▶ [Exercise goal]
Find "Write the three.js" in the data, then restate the line it sits in and every later line word for word, ending with the last line.
* * * * * * * * *
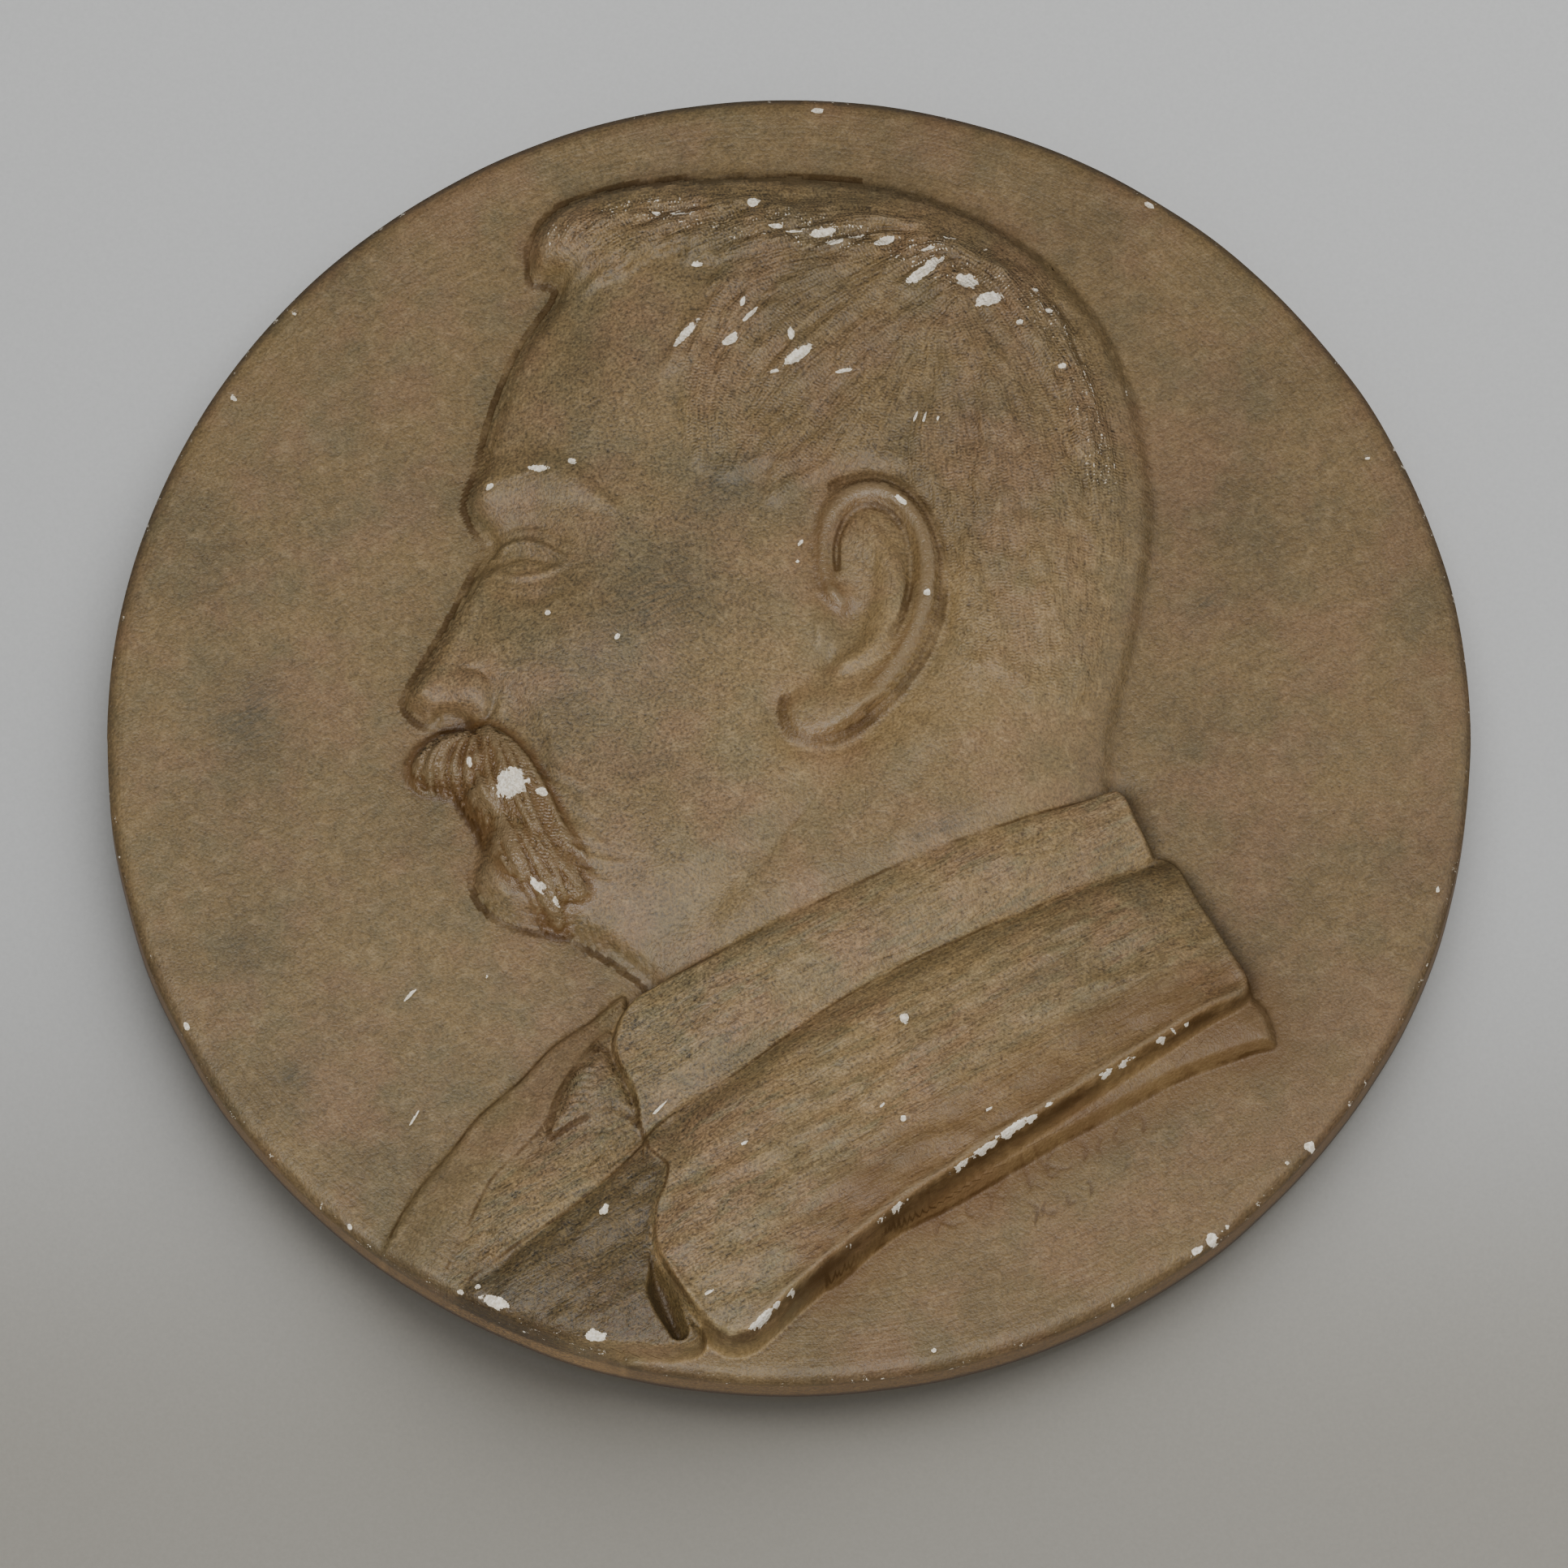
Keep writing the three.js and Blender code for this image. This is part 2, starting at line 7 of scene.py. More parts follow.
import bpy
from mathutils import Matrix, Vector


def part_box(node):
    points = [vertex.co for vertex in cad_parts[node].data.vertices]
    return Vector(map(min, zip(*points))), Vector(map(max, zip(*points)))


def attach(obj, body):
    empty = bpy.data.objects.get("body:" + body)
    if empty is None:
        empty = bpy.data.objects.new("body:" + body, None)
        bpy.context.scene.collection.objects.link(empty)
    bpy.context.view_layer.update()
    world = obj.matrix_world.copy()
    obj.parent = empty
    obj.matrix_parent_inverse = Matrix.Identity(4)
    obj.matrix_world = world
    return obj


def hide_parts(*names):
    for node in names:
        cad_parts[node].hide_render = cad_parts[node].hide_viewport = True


bl_info = {
    "name": "Plaster relief medallion",
    "version": (1, 0, 0),
    "blender": (4, 5, 0),
    "location": "3D View > Sidebar > Medallion",
    "description": "Casts a round plaster plaque with a low-relief bust and sets its stage",
    "category": "Add Mesh",
}

import math

import bmesh
import bpy
import numpy as np
from mathutils import Matrix, Vector

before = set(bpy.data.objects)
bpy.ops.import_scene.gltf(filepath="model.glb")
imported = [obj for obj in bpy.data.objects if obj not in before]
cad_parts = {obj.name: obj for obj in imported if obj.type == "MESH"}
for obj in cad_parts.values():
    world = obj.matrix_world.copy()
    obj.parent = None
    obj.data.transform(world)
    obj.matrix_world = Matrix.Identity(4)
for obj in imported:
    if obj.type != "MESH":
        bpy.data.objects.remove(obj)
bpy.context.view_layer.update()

MM = 0.001
DISC_LOW, DISC_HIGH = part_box("medallion")
RADIUS = (DISC_HIGH.x - DISC_LOW.x) / 2 / MM
DEPTH = -DISC_LOW.y / MM  # back to the highest point of the bust


# Shapes in the plane of the disc


def smooth(t):
    t = np.clip(t, 0, 1)
    return t * t * (3 - 2 * t)


def rounded(t):
    return np.sqrt(1 - (1 - np.clip(t, 0, 1)) ** 2)


def swell(t):
    return np.sin(np.clip(t, 0, 1) * np.pi / 2)


def line(points, closed=False, steps=6):
    """A smooth line through a few points."""
    p = np.array(points, float)
    count = len(p)
    out = []
    for i in range(count if closed else count - 1):
        if closed:
            a, b, c, d = (p[(i + k) % count] for k in (-1, 0, 1, 2))
        else:
            a, b, c, d = p[max(i - 1, 0)], p[i], p[i + 1], p[min(i + 2, count - 1)]
        for t in np.arange(steps) / steps:
            cubic = 3 * b - a - 3 * c + d
            square = 2 * a - 5 * b + 4 * c - d
            out.append((2 * b + (c - a) * t + square * t**2 + cubic * t**3) / 2)
    out.append(out[0] if closed else p[-1])
    return np.array(out)


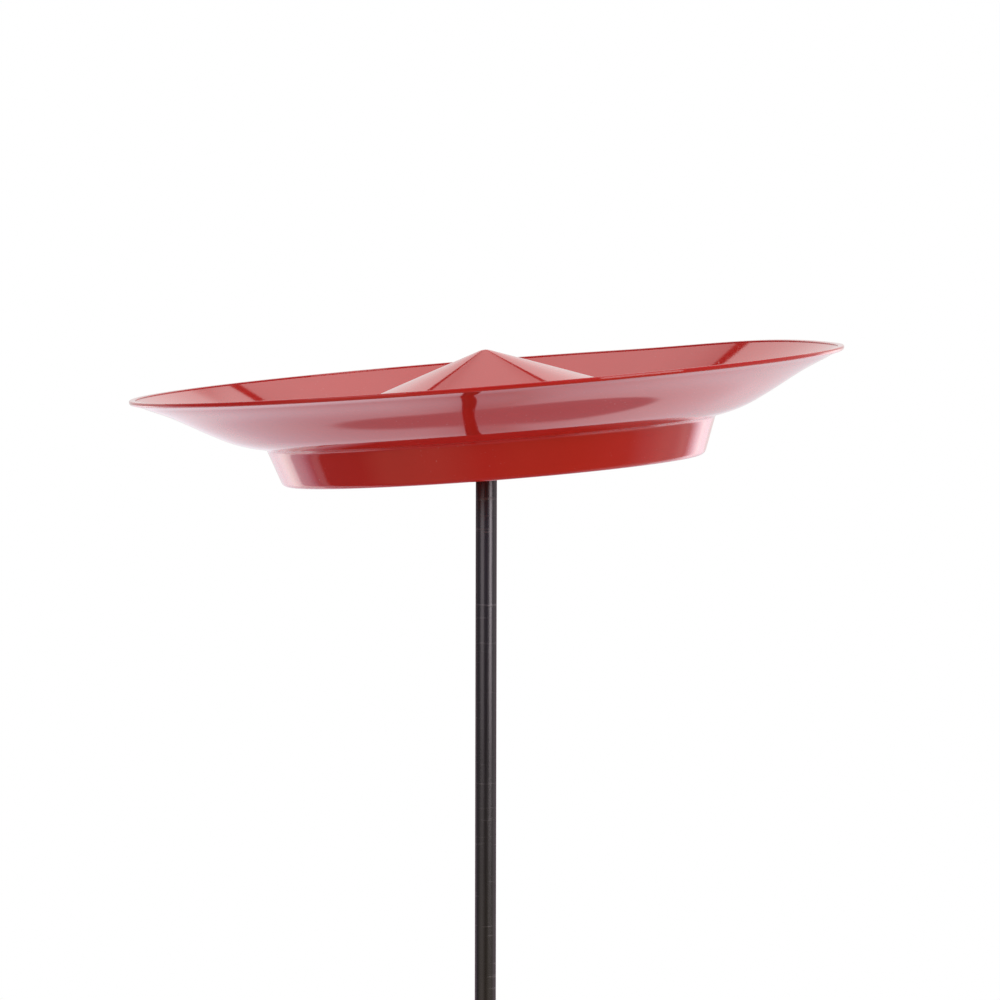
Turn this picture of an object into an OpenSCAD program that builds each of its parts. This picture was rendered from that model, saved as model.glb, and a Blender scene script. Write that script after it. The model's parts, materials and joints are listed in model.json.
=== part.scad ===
// Bird feeder on a pole: a moulded seed dish that rocks on a ball at the top of a sectional steel rod.
// Millimetres, +Z up. The origin is on the pole's axis at ground level.

/* [Dish] */
// Diameter over the rim
dish_d = 270; // [250:1:300]
// Wall thickness of the moulding
wall = 1.8; // [1.5:0.1:2.2]
// Slope of the flared side
flare_angle = 26.5; // [25:0.5:28]
// Slope of the narrow lip outside the flare
lip_angle = 16; // [12:1:20]
// Width of the lip
lip_w = 3.5; // [2:0.5:5]
// Width of the upright rim
rim_w = 2.4; // [2:0.1:2.6]
// Height of the rim above the inside of the flare
upstand = 0.6; // [0.4:0.05:0.7]
// Width of the sloping side, from the rim in to the foot ring
flare_w = 50; // [48:1:52]
// Radius of the bend between the flare and the floor, on the inside
bend_r = 49; // [46:1:52]
// Slope of the centre cone
cone_angle = 19; // [18.6:0.1:19.4]
// Radius of the cone's blunt nose
nose_r = 6; // [5:0.5:7]
// Lean of the dish's axis from the pole at rest
rest_lean = 4.6; // [0:0.1:4.6]

/* [Foot ring] */
// Depth of the foot's bottom edge below the rim
foot_depth = 37; // [34:1:42]
// Lean of the foot's wall from vertical
foot_lean = 20; // [15:1:24]
// Radius of the foot's bottom corner
foot_corner_r = 2.5; // [2.4:0.1:3]

/* [Hub] */
// Depth of the ball's centre below the rim
pivot_depth = 1; // [0.5:0.1:1.5]
// Radius of the ball
ball_r = 5; // [4.8:0.1:5.2]
// Outer radius of the socket's barrel
barrel_r = 9; // [8.5:0.1:9.5]
// Length of the socket's sleeve below the ball's centre
sleeve_len = 18; // [16:0.5:19]

/* [Pole] */
// Diameter of the rod
rod_d = 8; // [7.6:0.1:8.2]
// Length of a full section of rod
section_len = 400; // [300:10:500]
// Length of the pole that stands in the ground
buried_len = 200; // [150:10:250]
// Length of the ground point
point_len = 30; // [20:1:40]
// Diameter of the spigot and of the studs
spigot_d = 5; // [4.6:0.1:5.2]
// Length of the spigot above its shoulder
spigot_len = 18; // [12:1:18]

/* [Hidden] */
$fn = 96;

mould_red = [0.64, 0.07, 0.07];
dark_steel = [0.24, 0.22, 0.22];
zinc_grey = [0.60, 0.61, 0.63];
nylon_white = [0.90, 0.89, 0.85];
acetal_black = [0.10, 0.10, 0.11];

running_gap = 0.05;
press_gap = 0.02;
stop_gap = 0.3;
overlap = 0.5;
max_rock = 4.6;

// Heights along the pole
rod_r = rod_d / 2;
spigot_r = spigot_d / 2;
edge = 0.5;
lower_joint_z = section_len - buried_len;
upper_joint_z = lower_joint_z + section_len;
pivot_z = upper_joint_z + section_len;
shank_len = 28;
washer_t = 1;
shoulder_z = pivot_z - shank_len - washer_t;
spigot_edge = 0.6;
point_r = 0.6;

// Studs between the sections
stud_depth = 12;
stud_end_gap = 0.5;

// Ball tip
neck_r = 3;
neck_end = 6.5;
bore_end_gap = 1;

// Hub
seat_r = ball_r + running_gap;
seat_hold = 0.3;
seat_mouth_r = ball_r - seat_hold;
seat_mouth_z = -sqrt(seat_r * seat_r - seat_mouth_r * seat_mouth_r);
sleeve_mouth_r = rod_r / cos(max_rock) + sleeve_len * tan(max_rock) + stop_gap;
flange_t = 2;
boss_wall = 2.5;
boss_bottom = -pivot_depth - sleeve_len + flange_t;
roof_gap = 0.4;
rib_t = 1.2;
rib_reach = 26;
rib_count = 6;
rib_rise = 3;

// Points of an arc in the half section, from one angle to another
function arc(centre, r, from, to, steps) = [
    for (i = [0:steps])
        let (a = from + (to - from) * i / steps)
        [centre[0] + r * cos(a), centre[1] + r * sin(a)]
];

// A point moved square to a sloping line, upwards and inwards
function offset_point(p, angle, distance) = [p[0] - distance * sin(angle), p[1] + distance * cos(angle)];

// Half section of the dish: radius across, height up, rim top at height 0
rim_r = dish_d / 2;
edge_r = wall / 2;
rim_centre = [rim_r - edge_r, -edge_r];
lip_drop = lip_w * tan(lip_angle);
lip_end = [rim_centre[0] - lip_w, rim_centre[1] - lip_drop];
// The bend runs tangent to the flare and ends at the foot's outer line
foot_top_r = rim_r - flare_w;
foot_slope = 7;
mid_r = bend_r + wall / 2;
bend_centre_r = foot_top_r - (bend_r + wall) * sin(foot_slope);
bend_start_r = bend_centre_r + mid_r * sin(flare_angle);
bend_start_z = lip_end[1] - (lip_end[0] - bend_start_r) * tan(flare_angle);
bend_centre = [bend_centre_r, bend_start_z + mid_r * cos(flare_angle)];
foot_top = [foot_top_r, bend_centre[1] - (bend_r + wall) * cos(foot_slope)];

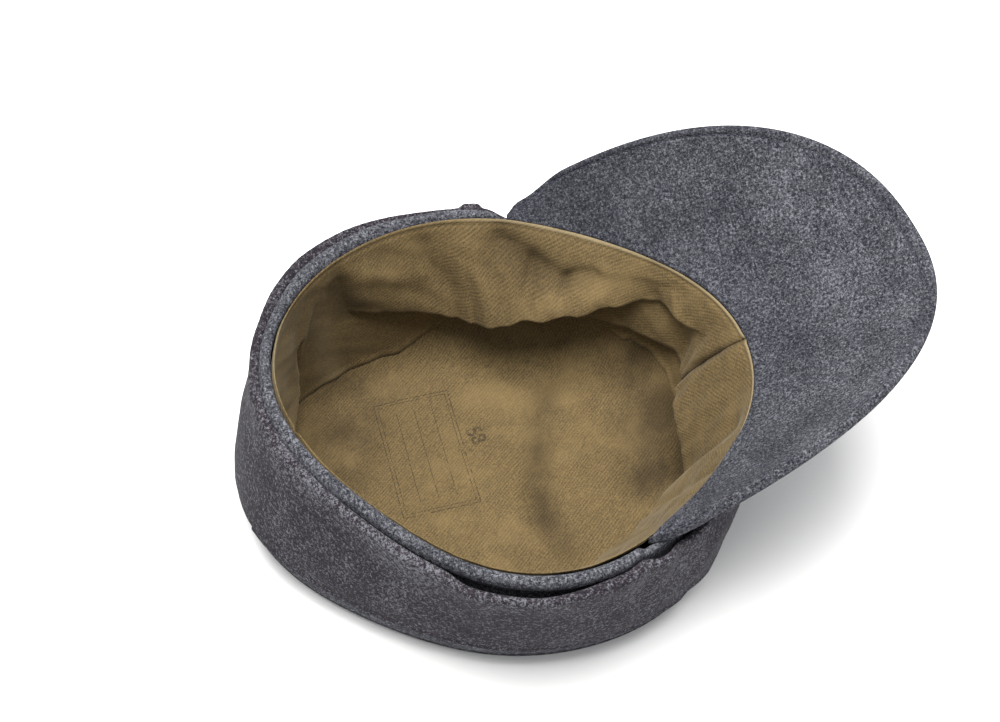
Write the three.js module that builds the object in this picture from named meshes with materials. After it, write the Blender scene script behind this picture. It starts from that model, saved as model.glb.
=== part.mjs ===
* * * * * * * * *
▶ [Exercise response]
Write the three.js module that builds the object in this picture from named meshes with materials. After it, write the Blender scene script behind this picture. It starts from that model, saved as model.glb.
=== part.mjs ===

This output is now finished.